Franklin Lamb: Taking the case of Libya, where there was a rush to enter and to topple the regime, I think that was a classic mistake. I spent four months there, got to know a number of different factions, and it was clear Al-Qaeda was there. In some cases they were training the same militia that the British were training and the Americans and the French were training. So, when there’s an opportunity, Al-Qaeda is going to be there and they took it, and now they are increasing their ranks. Three months ago, a CIA analyst told the Congress that there were 300 maximum Al-Qaeda in Syria. Now they estimate there are 3,100. They are coming in from Jordan, they are coming in from the Gulf Co-operation Council countries, they are coming in from Lebanon and Turkey. So because NATO got this thing going in Libya, there was this opportunity – and Al-Qaeda will respond to an opportunity – that’s what we are seeing now. But there maybe a little panic by the intelligence in the UK about them coming and attacking the Olympics – who knows what evidence they have of that – but there’s no question, even here in Libya Al-Qaeda is growing and is active, and they are well-trained.
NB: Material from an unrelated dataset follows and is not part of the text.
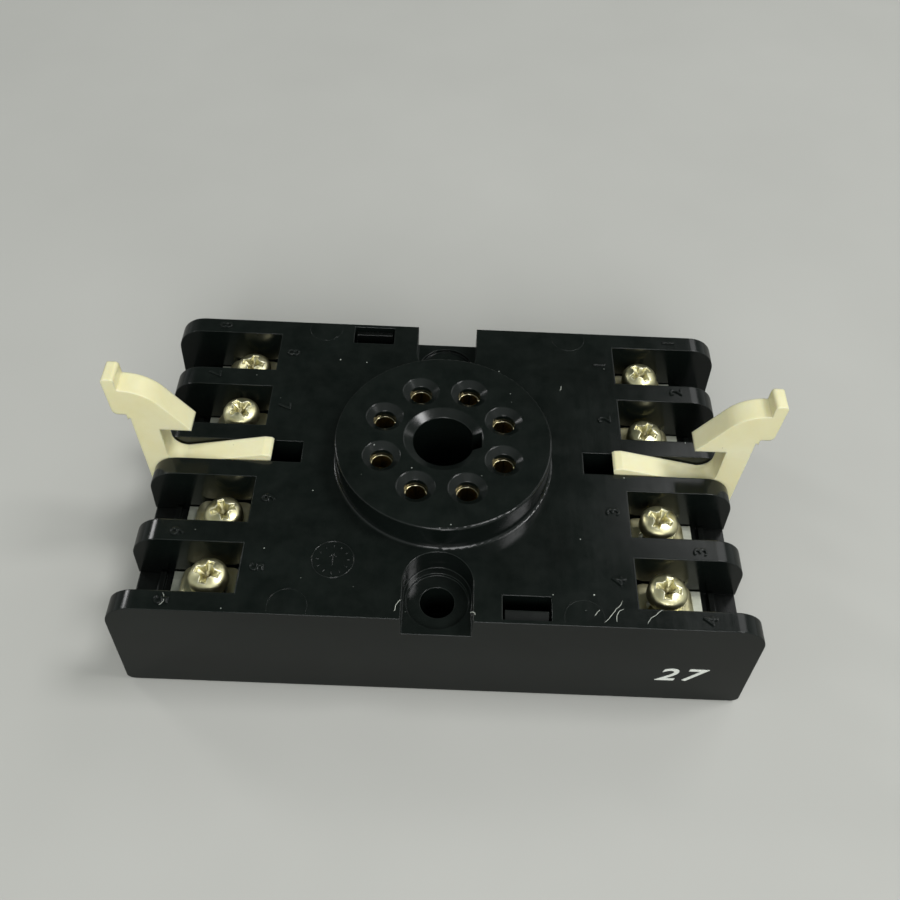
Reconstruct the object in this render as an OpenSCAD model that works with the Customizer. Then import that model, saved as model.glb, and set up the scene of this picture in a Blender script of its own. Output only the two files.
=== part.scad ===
// Octal relay socket for surface mounting: a moulded cover snapped over a moulded base, with eight
// screw terminals, eight rolled pin contacts and two pivoting retaining clips.
// Frame: origin at the centre of the underside, +X along the long side, +Z up out of the pin holes.

/* [Body] */
// Length of the two outer walls at their foot
wall_len = 83.2; // [83.2:0.4:110]
// Width over the two outer walls
body_w = 49.64; // [49.64:0.2:62]
// Height of the deck and of all walls
deck_h = 19.72; // [18.5:0.1:26]
// Thickness of the outer walls
wall_t = 2.67; // [2.2:0.05:3.2]
// Rounding of the walls' upper corners
wall_round = 4; // [2:0.25:5]
// Rounding of the outer walls' lower corners
foot_round = 1; // [0.4:0.1:2]
// How much each wall end leans in from foot to deck
wall_lean = 1; // [0.4:0.1:1.6]
// How far the barriers stop short of the outer walls
barrier_step = 1.2; // [0.8:0.1:1.6]
// Thickness of the barriers beside the clips
inner_barrier_t = 2.64; // [2.2:0.05:3.2]
// Thickness of the barriers between the wells
outer_barrier_t = 3.14; // [2.4:0.05:3.6]
// Length of the terminal wells, from the deck's edge to the end of the outer walls
well_len = 16.8; // [16:0.1:19]

/* [Pin boss] */
// Radius of the round boss
boss_r = 14.48; // [13.6:0.1:16]
// Height of the boss above the deck
boss_h = 4.24; // [3:0.1:6]
// Rounding of the boss's upper edge
boss_round = 0.25; // [0.15:0.05:0.8]
// Fillet where the boss meets the deck
boss_fillet = 0.4; // [0.2:0.1:0.6]
// Diameter of the pin circle
pin_circle_d = 17.45; // [17.45:0.05:18.2]
// Radius of the pin holes
pin_hole_r = 1.52; // [1.4:0.02:1.7]
// How much wider the pin holes' countersinks are at the top, in radius
pin_lead = 1; // [0.6:0.05:1.2]
// Radius of the centre hole for the relay's spigot
spigot_r = 4.1; // [3.8:0.05:4.3]
// How much wider the centre hole's countersink is at the top, in radius
spigot_lead = 1.25; // [0.8:0.05:1.4]
// Depth of all countersinks
lead_depth = 0.7; // [0.4:0.1:0.9]
// Width of the keyway
key_w = 2.5; // [2:0.1:3]
// Reach of the keyway from the centre
key_reach = 5.1; // [4.8:0.1:5.3]

/* [Mounting] */
// Spacing of the two mounting holes
mount_pitch = 40; // [40:0.2:41]
// Radius of the mounting holes
mount_hole_r = 2.2; // [1.8:0.05:2.4]
// Half-width of the recess round a mounting hole
recess_half_w = 4.4; // [4:0.1:5]
// Height of the recess floor
recess_floor = 15.9; // [13:0.1:16.5]
// Radius of the shallow seat for the mounting screw's head
seat_r = 4; // [3.2:0.1:4.2]
// Depth of that seat
seat_depth = 0.5; // [0.3:0.1:1]

/* [Base] */
// Height of the base's floor, which carries the terminal strips
floor_h = 11.4; // [10.6:0.1:12.4]
// Height of the rib at each terminal plate's end
rib_h = 0.6; // [0.3:0.1:1]
// Thickness of that rib
rib_t = 0.75; // [0.6:0.05:1.2]
// Gap between plate and rib
rib_gap = 1.1; // [0.6:0.1:1.4]
// Side of the cored pockets under the base
core_side = 6.5; // [4:0.5:7]
// Depth of those pockets
core_depth = 8; // [2:0.5:8]

/* [Latch hooks] */
// Length of the latch windows
window_len = 6; // [5:0.25:7]
// Distance of the latch windows' near end from the middle
window_x = 8; // [7:0.25:9]
// Width of the latch windows
window_w = 3.35; // [2.8:0.05:3.5]
// Thickness of the wall left outside the latch windows
window_skin = 0.5; // [0.4:0.05:0.9]
// Thickness of the hook arms
hook_t = 0.9; // [0.7:0.05:1.1]
// Overhang of the hook noses
hook_nose = 0.45; // [0.3:0.05:0.6]
// Fall of the hooks' sloping tops
hook_slope = 0.6; // [0.4:0.1:1]
// Distance of the hooks' tops below the deck
hook_drop = 0.2; // [0.1:0.1:0.6]

/* [Terminals] */
// Thickness of the strips
strip_t = 0.8; // [0.6:0.05:1]
// Width of the strips under the deck
strip_w = 4; // [3:0.1:4.4]
// Length of the terminal plates beyond the deck's edge
plate_len = 10.1; // [9.4:0.1:11]
// Distance of the screws from the deck's edge
screw_inset = 4.25; // [4.15:0.05:4.6]
// Radius of the screw shanks
screw_r = 1.45; // [1.2:0.05:1.6]
// Length of the screw shanks
screw_len = 8; // [6.5:0.25:8.5]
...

RT: What pushes people inside Western countries to get radicalized and join militant movements? There have been a few high-profile people recently who could fit that category.

FL: I think that there’s a lot more that we don’t know about who haven’t made it public. You mentioned earlier terrorist training camps. Well, of course that’s one point of view: are they terrorists or are they liberators? They have a strong program and strong ideology. But my point is why they even exist. Either for dignity and to overthrow some dictators, but when you’ve got an operation like NATO slaughtering civilians in Pakistan, Afghanistan, Iraq, of course it’s going to activate them and give them the opportunity. As you know, Al-Qaeda’s leadership has urged people to go to Syria and get training, and to go to southern Turkey and also in Libya. Libya’s become a major training center, and I saw that as a fact. And I went meeting with some of the rebel militia against Gaddafi. They used to say “One Al-Qaeda member is worth 10 of us. We admit that. And they are worth six of Mutassim [Gaddafi’s] special forces.” They are very well disciplined. Rather than lecture people, they go out there and show them how to do something. And they are very effective. So I think that the threat is real, their numbers are growing, their competence is well known, and I do think there’s a problem.

RT: Islamists have come to power in Egypt. The country was one of those named by Britain's security service chief as at risk from turning into Al-Qaeda training grounds. But how much should the West be concerned with the direction Egypt is taking?

FL: Frankly, no, not particularly. I think what we see in Egypt is, believe it or not, a government that represents the majority of the population. I think, for the first time in Egypt’s history it was a democratic election. I respect the word of people. I’ve spent quite a bit of time in Egypt and there are concerns about the Brotherhood. Do they keep their word, for example? Mohamed Morsi seems to be very sophisticated – as the Brotherhood has been – at playing the political game. So I think there’s going to be some consequences that the West doesn’t like. I think we are frankly going to see the end of the Camp David agreement. I don’t think that the Israelis, who are now complaining that they can’t even rent an office for their embassy, are going to have much luck in the future – not just because of the Brotherhood, but because those values are greater, and deeper, and broader than the Brotherhood. They represent the Egyptian people. Camp David was [Egypt’s President] El-Sadat. It was a private contract between the Americans and the Mubarak family and their associates, and the Israelis. That doesn’t reflect the view of one Muslim or one Arab that I know, or anybody of good will who wants peace in the Middle East.

So I think we are seeing a fundamental change, but I wouldn’t put it on Al-Qaeda. I think the Arabs are awakening. They are standing up. Islam is rising, and we see that here in the Middle East, we see that in Lebanon. The Americans are diminishing, the Iranians are increasing. You see that all over in every aspect – from who is buying the real estate, who is organizing the next campaign, who is doing the training, who is supplying the arms. It’s a new era. It’s the era of resistance that we are entering, and things are going to be different.